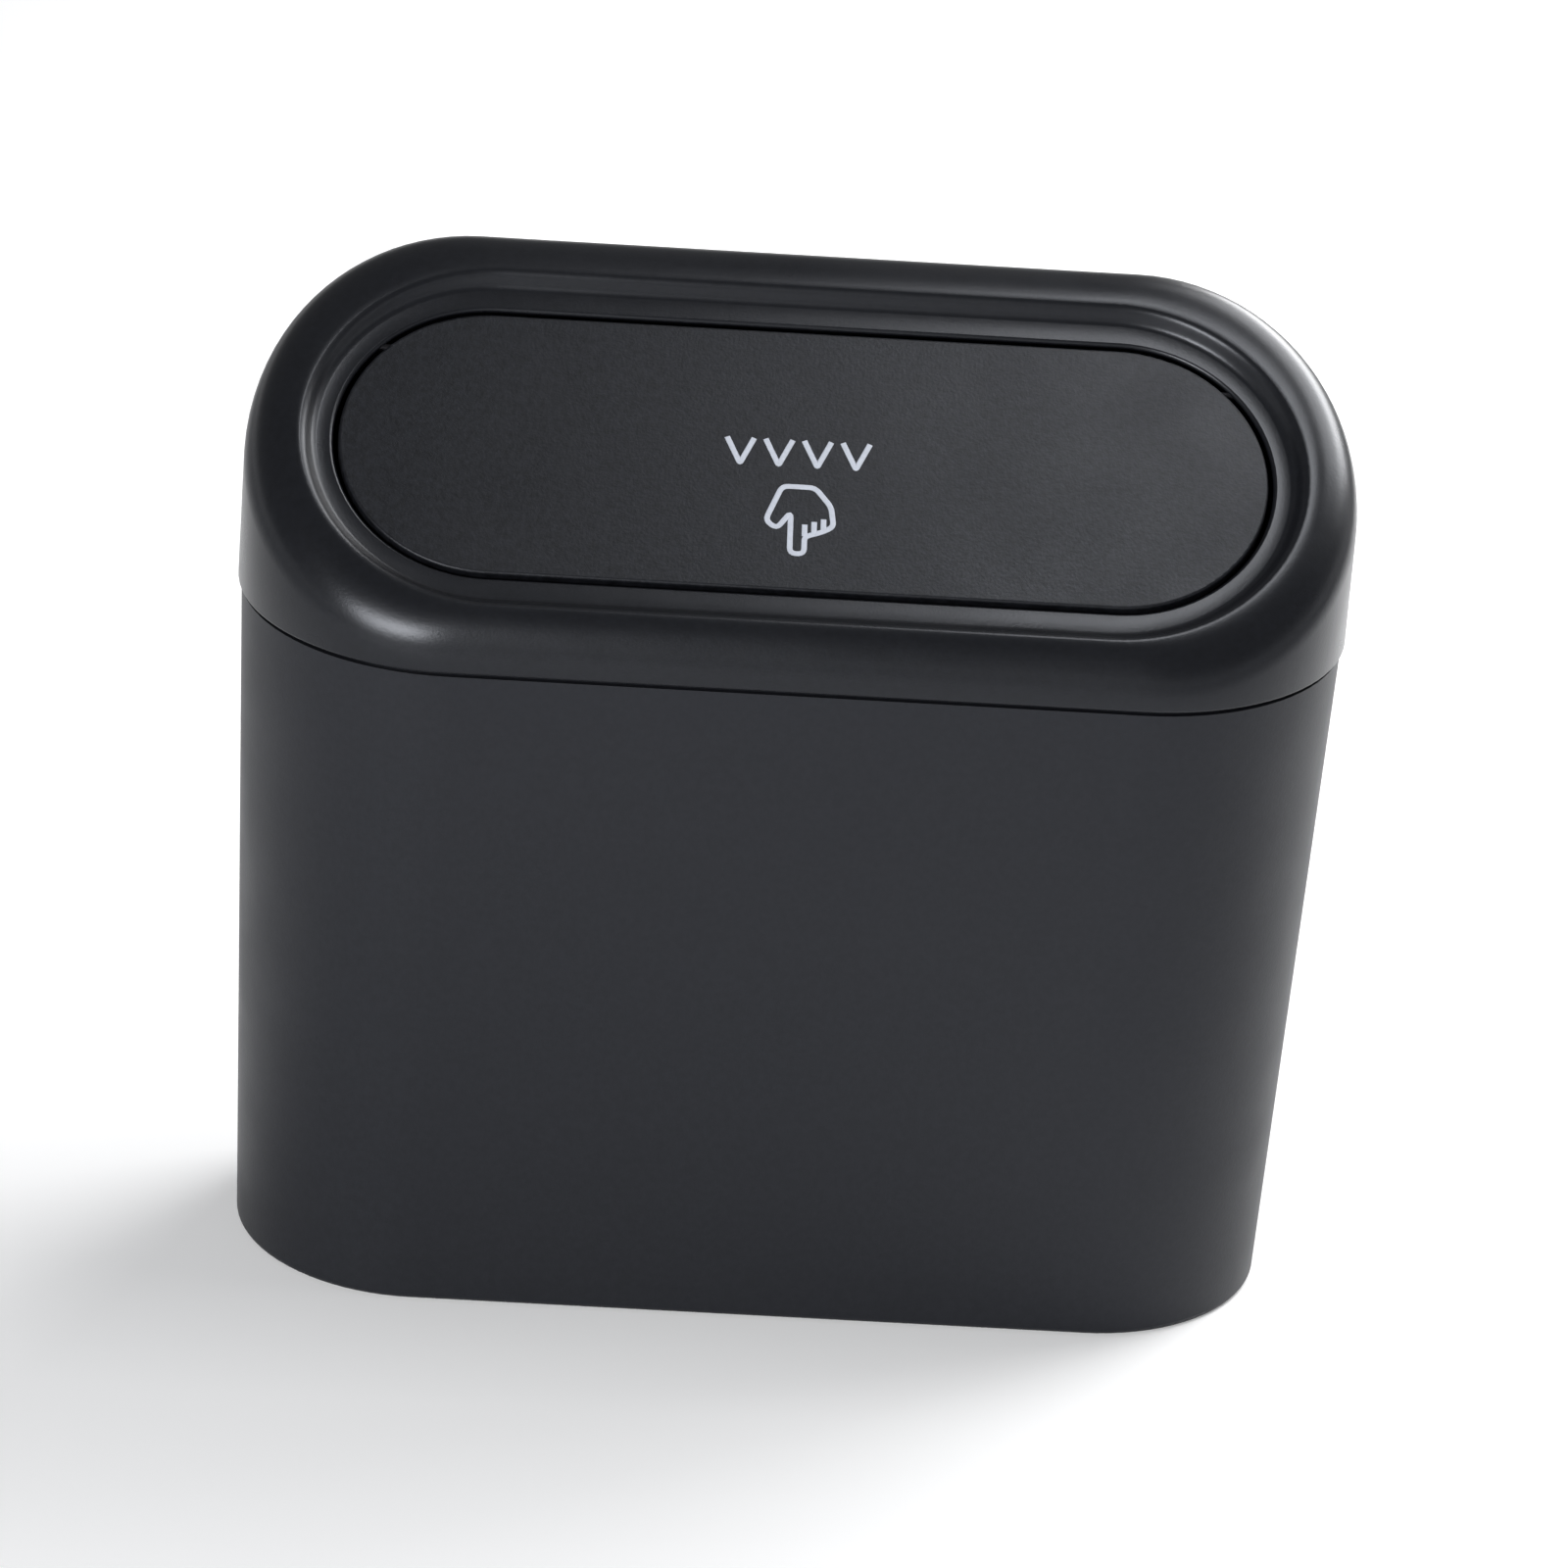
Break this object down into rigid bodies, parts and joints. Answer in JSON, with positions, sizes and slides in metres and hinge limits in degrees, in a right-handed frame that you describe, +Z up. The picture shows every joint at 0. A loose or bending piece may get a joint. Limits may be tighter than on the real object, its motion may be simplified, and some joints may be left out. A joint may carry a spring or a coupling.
{
  "type": "car trash can",
  "caption": "Stadium-plan tapered bin with a slanted bulged lid frame that lifts off, a sprung press-to-open flap on pins, a push latch under it and a hook that slides off the back wall",
  "frame": {"origin": "middle of the flat face that the bin stands on", "axes": "+Z up, +X along the bin, +Y towards the high side of the lid and the hook; the user is at -Y"},
  "size_m": [0.156, 0.0748, 0.1431],
  "materials": {
    "shell_plastic": "charcoal black moulded plastic with a fine even grain",
    "inner_plastic": "plain black moulded plastic",
    "latch_plastic": "dark grey moulded plastic",
    "plunger_plastic": "natural white self-lubricating plastic",
    "pin_steel": "blackened steel",
    "screw_steel": "zinc-plated steel",
    "spring_steel": "drawn spring wire"
  },
  "bodies": {
    "bin_body": {"bin_body": "shell_plastic"},
    "lid_frame": {"lid_frame": "shell_plastic", "latch_housing": "latch_plastic", "latch_cap": "latch_plastic", "latch_spring": "spring_steel", "latch_screws": "screw_steel", "hinge_spring_left": "spring_steel", "hinge_spring_right": "spring_steel"},
    "flap": {"flap": "shell_plastic", "flap_inner_panel": "inner_plastic", "panel_screws": "screw_steel", "striker": "latch_plastic", "striker_screws": "screw_steel", "hinge_pin_left": "pin_steel", "hinge_pin_right": "pin_steel"},
    "latch_plunger": {"latch_plunger": "plunger_plastic"},
    "hook": {"hook": "shell_plastic"}
  },
  "joints": [
    {"name": "lid_lift", "type": "slide", "parent": "bin_body", "child": "lid_frame", "axis": [0, 0, 1], "range_m": [0, 0.045]},
    {"name": "flap_hinge", "type": "hinge", "parent": "lid_frame", "child": "flap", "pos_m": [0, 0.01065, 0.13168], "axis": [-1, 0, 0], "range_deg": [-2.5, 85], "deforming": ["hinge_spring_left", "hinge_spring_right"]},
    {"name": "latch_travel", "type": "slide", "parent": "lid_frame", "child": "latch_plunger", "axis": [0, -0.5592, 0.829], "range_m": [-0.0015, 0.0025], "stiffness_N_per_m": 200, "deforming": ["latch_spring"]},
    {"name": "hook_slide", "type": "slide", "parent": "bin_body", "child": "hook", "axis": [0, 0, 1], "range_m": [0, 0.034]}
  ]
}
===
WRITTEN INSTRUCTION:
Find the lines containing "that" and list every one of them.

ANSWER TO THE TASK:
Break this object down into rigid bodies, parts and joints. Answer in JSON, with positions, sizes and slides in metres and hinge limits in degrees, in a right-handed frame that you describe, +Z up. The picture shows every joint at 0. A loose or bending piece may get a joint. Limits may be tighter than on the real object, its motion may be simplified, and some joints may be left out. A joint may carry a spring or a coupling.
  "caption": "Stadium-plan tapered bin with a slanted bulged lid frame that lifts off, a sprung press-to-open flap on pins, a push latch under it and a hook that slides off the back wall",
  "frame": {"origin": "middle of the flat face that the bin stands on", "axes": "+Z up, +X along the bin, +Y towards the high side of the lid and the hook; the user is at -Y"},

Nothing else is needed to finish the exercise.